Revenue Quality – Not just revenue growth, but the quality and sustainability of revenue streams. Leaders who prioritize short-term growth without structural profitability may appear successful temporarily but weaken long-term enterprise value.
Execution Reliability – How consistently does the organization deliver on its strategic commitments? Missed product launches, delayed initiatives, or recurring operational failures often signal leadership alignment problems rather than team capability gaps.
Talent Retention and Development – High-performing organizations typically retain strong talent while continuously developing future leaders. Leadership effectiveness is reflected in the strength of the leadership pipeline, not just the performance of the current leadership team.
Strategic Adaptability – Markets evolve, technologies shift, regulations change but effective leaders demonstrate the ability to adapt strategies without destabilizing organizations. Adaptability requires both strategic flexibility and organizational resilience.

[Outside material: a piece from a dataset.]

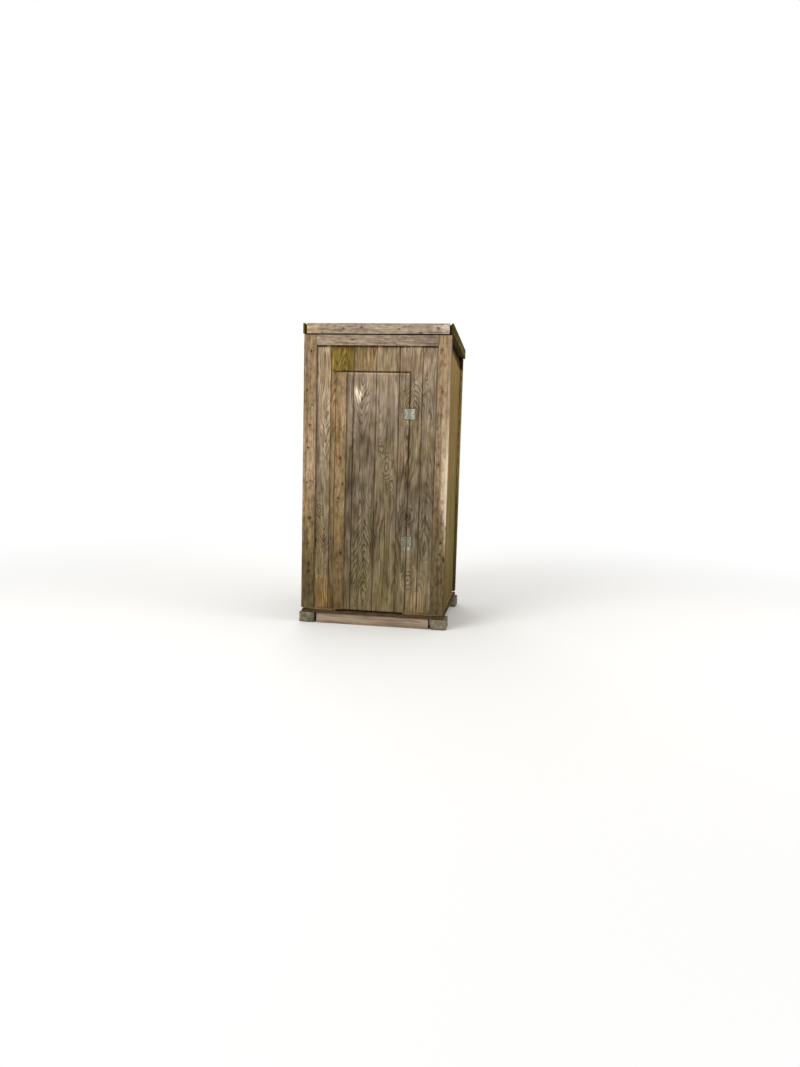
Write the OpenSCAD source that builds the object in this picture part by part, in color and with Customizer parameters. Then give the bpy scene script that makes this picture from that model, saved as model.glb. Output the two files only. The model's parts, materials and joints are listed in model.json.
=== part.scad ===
// Small timber outhouse with a low shed roof that falls to the rear.
// Grooved plywood sheets on a light timber frame, with one hinged door cut
// out of the front sheet. Sizes are in millimetres. X runs to the right seen
// from the front, Y to the rear and Z up. The origin is at ground level, in
// the middle of the plan.

/* [Building] */
// Width of the front sheet and of the framing
sheet_w = 1220; // [900:10:1500]
// Depth from the front sheet's face to the rear sheet's face
body_d = 1220; // [900:10:1500]
// Height of the front sheet
sheet_h = 2438; // [2100:1:2600]
// Height of the sheets' lower edge above the ground
base_h = 140; // [110:1:240]
// Height of the front sheet over the door
head_h = 320; // [240:1:500]

/* [Sheets] */
// Thickness of the plywood sheets
ply_t = 16; // [12:1:22]
// Distance between the grooves
groove_pitch = 203.2; // [100:0.1:305]
// Width of a groove
groove_w = 9.5; // [5:0.5:14]
// Depth of a groove
groove_t = 6; // [3:0.5:8]

/* [Framing] */
// Narrow face of the framing timber
stud_t = 38; // [30:1:50]
// Wide face of the framing timber
stud_w = 89; // [70:1:100]
// Depth of a rafter
rafter_h = 64; // [50:1:90]

/* [Base] */
// Gap between the floor and the sheets' lower edge
floor_gap = 18; // [8:1:30]
// Thickness of the floor
deck_t = 24; // [18:1:32]
// Width of a sleeper
sleeper_w = 95; // [70:1:120]
// Distance of a sleeper's face from the front of the floor
sleeper_inset = 10; // [0:1:60]
// Distance of a sleeper's end from the floor's edge
sleeper_end = 133; // [100:1:200]
// Gap between a sleeper's end and the stone beside it
stone_gap = 15; // [8:1:40]
// Depth of a foundation stone
stone_d = 190; // [120:5:260]
// How far a foundation stone stands out from the corner boards
stone_out = 30; // [0:1:40]

/* [Roof] */
// Fall of the roof for each millimetre of depth
roof_slope = 0.0485; // [0.02:0.0005:0.12]
// Height of the open slot under the rafters at the sides
vent_h = 50; // [30:1:90]
// Length of the rafters behind the rear sheet
rear_overhang = 90; // [40:5:200]
// Distance from a side sheet's face to the outer rafter's face
side_reach = 17; // [6:1:30]
// Thickness of the roof boards
roof_deck_t = 19; // [9:1:22]
// Thickness of the roofing sheet
roofing_t = 3; // [1:0.5:6]

/* [Trim] */
// Thickness of the corner boards and fascias
trim_t = 25; // [18:1:30]
// Width of every trim board
trim_w = 89; // [70:1:120]
// Thickness of the rake boards
rake_t = 19; // [15:1:25]
// Gap between the front fascia and the boards below it
fascia_gap = 10; // [1:1:14]
// Gap between a fascia's end and a rake board
fascia_end_gap = 15; // [1:1:24]

/* [Door] */
// Width of the door
door_w = 653; // [500:1:800]
// Distance of the door's right edge from the middle of the front
door_right = 296; // [150:1:320]
// Gap between the door and the front sheet, at the sides
door_gap = 6; // [5:0.5:10]
// Gap over the door
door_top_gap = 10; // [5:1:15]
// Free space behind the door
door_back_gap = 5.5; // [5:0.5:10]
// How far a door stop reaches behind the door
stop_lap = 20; // [12:1:40]
// Thickness of the boards of the door
door_board_t = 19; // [15:1:25]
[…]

The Hidden Discipline of Leadership Reflection
One of the most underrated practices among highly effective leaders is structured reflection. Reflection is not passive thinking. It is an analytical process where leaders evaluate whether their decisions are producing intended outcomes. Questions often include:
- Which strategic decisions delivered the highest impact?
- Where did execution break down?
- What leadership assumptions proved incorrect?
Leaders who build reflection into their leadership routines improve faster than those who operate purely in reactive mode. In many ways, reflection functions as a leadership feedback system.
From Leadership Identity to Leadership Impact
Many leaders subconsciously define themselves by their leadership identity. They see themselves as: Visionary leaders, Culture builders, Operational leaders and Strategic thinkers.
While identity can shape leadership behavior, it can also create blind spots. Effective leaders shift focus from identity to impact. Instead of asking: “What kind of leader am I?” They ask: “What outcomes is my leadership producing?” This shift fundamentally changes how leaders operate.
It encourages: Data-driven decision-making, Honest performance evaluation and Continuous strategic improvement. Leadership becomes less about maintaining a persona and more about delivering results.
Leadership Effectiveness in Complex Industries
Industries such as global payments, fintech infrastructure, and enterprise technology illustrate the importance of leadership effectiveness particularly well. These sectors operate under conditions of: High regulatory complexity, Rapid technological innovation, Intense competitive pressure and Global operational scale.
In such environments, leadership style alone cannot sustain organizations. Leaders must orchestrate complex systems involving technology platforms, financial flows, regulatory frameworks, and global partnerships. Effectiveness therefore depends on system-level thinking. Leaders must understand how strategy, infrastructure, capital allocation, and operational execution interact to produce enterprise value.
Organizations that master this orchestration often dominate their industries, not because their leaders are the most charismatic, but because their leadership systems are the most effective.
The Leadership Effectiveness Playbook
Executives who want to strengthen leadership effectiveness can adopt several practical disciplines.
- Define Leadership Outcomes
- Clearly identify what leadership success looks like across strategic, financial, and operational dimensions.
- Build Leadership Dashboards
- Just as organizations track business metrics, leaders should track leadership performance indicators, including execution speed, team alignment, cross-functional team integration and strategic milestone completion.
- Encourage Honest Feedback
- Create structures where teams can provide upward feedback about leadership decisions and execution challenges.
- Institutionalize Reflection
- Regular leadership reviews should analyze not only results but also the leadership decisions that produced those results.
- Focus on System-Level Impact
- Effective leaders evaluate how their decisions influence entire organizational systems, not just isolated initiatives.
The Future of Leadership
As organizations become more complex and data-driven, leadership effectiveness will become increasingly measurable. Future leadership models will likely emphasize:
- data-informed decision making
- cross-functional orchestration
- execution systems
- measurable strategic impact
Leadership will increasingly resemble enterprise engineering, designing and managing systems that produce consistent results. In this environment, leadership identity will matter less than leadership outcomes.
Conclusion
Leadership is not about How You Lead but Knowing How Effectively You Lead captures a fundamental shift in modern executive thinking. Leadership style still matters. Communication, empathy, and vision all contribute to organizational culture and morale. However, they cannot substitute for measurable impact.
Ultimately, leadership is judged by outcomes:
- Did the organization move closer to its strategic goals?
- Did teams execute effectively?
- Did the enterprise become stronger, more resilient, and more valuable?
Leaders who understand this distinction treat leadership as a performance discipline rather than a personality trait. They build systems that measure effectiveness, encourage reflection, and continuously improve execution. In doing so, they transform leadership from a symbolic role into what it was always meant to be: A measurable force that shapes the trajectory of organizations and the legacy of those who lead them.
Disclaimer: The views expressed in this article reflect professional insights on leadership effectiveness and organizational strategy and are intended for informational and thought-leadership purposes only. They should not be interpreted as prescriptive business, management, or organizational advice. Readers should evaluate and adapt these ideas within the context of their own organizational realities and strategic objectives.